12 June 2015

Identities: Are We Actually Unique?

A finger print will tell you that we are all unique. But on 12th March 2012, the population of the world broke seven billion and it’s continuing to rise. This is unreservedly down to technology and our increasing scientific knowledge that helps us have greater life expectancies, cures disease and kills bacteria. People are living longer, we prevent disease, we cure disease and we have ultimately made our world much safer. Therefore, as the population of the earth rises, we as individuals are having less of an impact on the world and our identities are becoming insignificant.

What does it mean to have an identity? According to the Oxford English Dictionary an identity is “the fact of being who or what a person or thing is.” That means many people can have the same identity. If your identity is somebody that enjoys music and likes to go to concerts, you will naturally share that identity with millions of others as music is a universally generic interest. Because there are so many of us now, more people have the same interests and they shrink the pool of individuality on a global scale.

We like to think that our birthdays are our special days. They mean something to us personally and they also define who we are. However, everyday there are over nineteen million birthdays. You share your birthday with nineteen million other people and yet it’s still your special day. Granted that it is your day in amongst your friends and family as they probably don’t know anyone else with the same birthday. We now live in an instantly connective world where anyone can be contacted within seconds meaning, we know when it’s someone’s birthday due to Facebook notifications, Tweets or Instagram posts. Try and deny that it always seems to be someone’s birthday on Facebook.

The way that one dresses does impact on one’s identity. However, if you walk into any high street store and buy a printed tee, you won’t be the only one that owns that t-shirt. Thousands of others will also own that very same t-shirt and might wear it to the same place as you. The same goes for anything, shoes, jeans, hoodies, coats. Why do people ‘accessorise’? To dress differently and create their own look that gives them an identity. The same can be said for people that make their own clothes. Nobody else will have the same dress that they make so it makes them unique. 

“Nonconformity, right. I can't remember the last time I saw a twenty-something kid with a tattoo of an Asian letter on his wrist. You are one wicked free thinker. You want to be a rebel? Stop being cool. Wear a pocket protector like he does and get a haircut. Like the Asian kids who don't leave the library for 20 hours stretches, they're the ones who don't care what you think.”  - Dr. Gregory House 

We naturally all like to think we’re different or unique but the truth is, we’re not. Having a personal identity exists but only to one’s self, one’s family and one’s friends. The exception being celebrities. The majority of celebrities, and I generally include politicians, dignitaries and sports stars in this, have personal identities that the world knows and knows them for.
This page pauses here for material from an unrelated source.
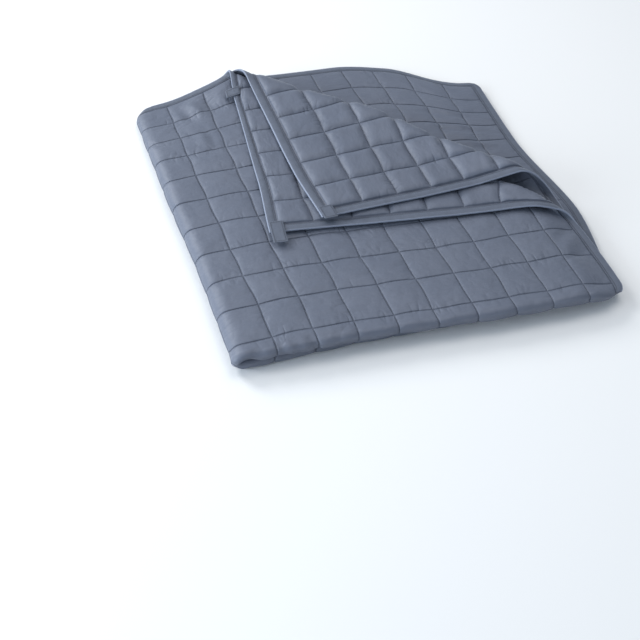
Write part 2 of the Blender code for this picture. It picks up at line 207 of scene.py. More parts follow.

Trouble then arises as most of us will and do, whether consciously or subconsciously, copy celebrities. Be it their clothes, their personalities, their interests or even their talents. 

Other than being a celebrity, can you have your own unique personal identity? The problem is, having hobbies and interests that are different still isn't a unique thing as there will still be others around the world that do what you do. There are others that dress the way you dress or look the way you look. The only way to have your own identity is through fame and this is probably why we have become obsessed by chasing fame and wanting to be famous. We want our own identities as much as we want our own freedom.